SS: I did my Masters in Landscape architecture. I still do stuff related to it; I’ve started a little farming project out in the Yarra Valley. So my studies do fold back into it, [for instance] I’ve designed and built all of the cafes I’ve opened.

YR: Where are the other cafes you’ve opened?

SS: There’s another one in Brunswick at the moment, It’s a pop-up called Phase One Coffee, and there’s another one out in the Yarra Valley called Manna Lane. (Like Manna Gums, an Australian eucalypt, he explains).

Shopfront coffee from the front. Photo: Roxanne Fitzgerald

YR: Where did you learn to make coffee?

SS: So my first job was at Gloria Jeans, that was just making coffee. Then when I was living in London I actually learned how to make coffee properly with some hard-core career baristas… that’s when it started. That [cafe] is called Climpson & Sons.

YR: How did you establish Shopfront?

SS: When my pop up on Smith Street (Place Holder) finished it was just logical to open up another [cafe] nearby. I was looking around this area for a space and I found this place for rent. I just went for it. (The old building was apparently previously a butcher, but now co-exists as apartments and the relatively new Shopfront Coffee).

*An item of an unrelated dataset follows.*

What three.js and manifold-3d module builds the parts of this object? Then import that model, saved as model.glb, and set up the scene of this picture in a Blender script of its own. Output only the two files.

YR: What is it you love about the coffee industry? (Customers walk in for a coffee just as I finish my question and he greets them enthusiastically).

SS:  This part. Hanging out, catching up with everyone, the social aspect. That’s why you do it. If you don’t like people, then you’re in the wrong industry.

YR: And on the flip side, what don’t you like?

SS: Probably the early starts. You kind of miss out on a fair bit if you’re starting work at 6:30 every morning. And then you have to go to bed early. I live with my girlfriend, and it would be nice to wake up with her and do stuff with her in the morning before going out to start the day. We have people who come in and they have their morning coffee together before they go out and start their day. I miss that I reckon.

YR: If you could work anywhere in the world as a barista where would it be?

SS: I would really like to try Mexico. It’s a heavily prolific coffee producing area and you get to eat Mexican food!

YR: Have you ever dabbled in roasting and would that be of interest to you?

SS: I’ve seen enough of it, done enough. I’ve been into different producing areas, like, I’ve been to Kenya and other coffee farms. The roasting part doesn’t really have any interaction with people, which is what I enjoy. I completely respect it as an art. But for me, it’s not thrilling.

YR: What do you think makes a good barista?

SS: A good attitude and a steady hand.

Baristas at Shopfront. Photo: Roxanne Fitzgerald

YR: If you weren’t making coffee what would you be doing?

SS: I’d love to be a dive instructor, I think that would be awesome! I love to go diving and snorkeling. A tour guide or something would be fun as well.

YR: Where’s your favourite place to get a coffee?

SS: There’s a place around here called Long Street Coffee. I love those guys. Whenever I’ve got a day off I go there. They’re such nice people and what they’re doing is really respectable. Not many people are that ethically minded.

YR: What’s next for Sonam Sherpa?

SS: Next up I’m starting a furniture trading company with my partner. Just to spice things up a little.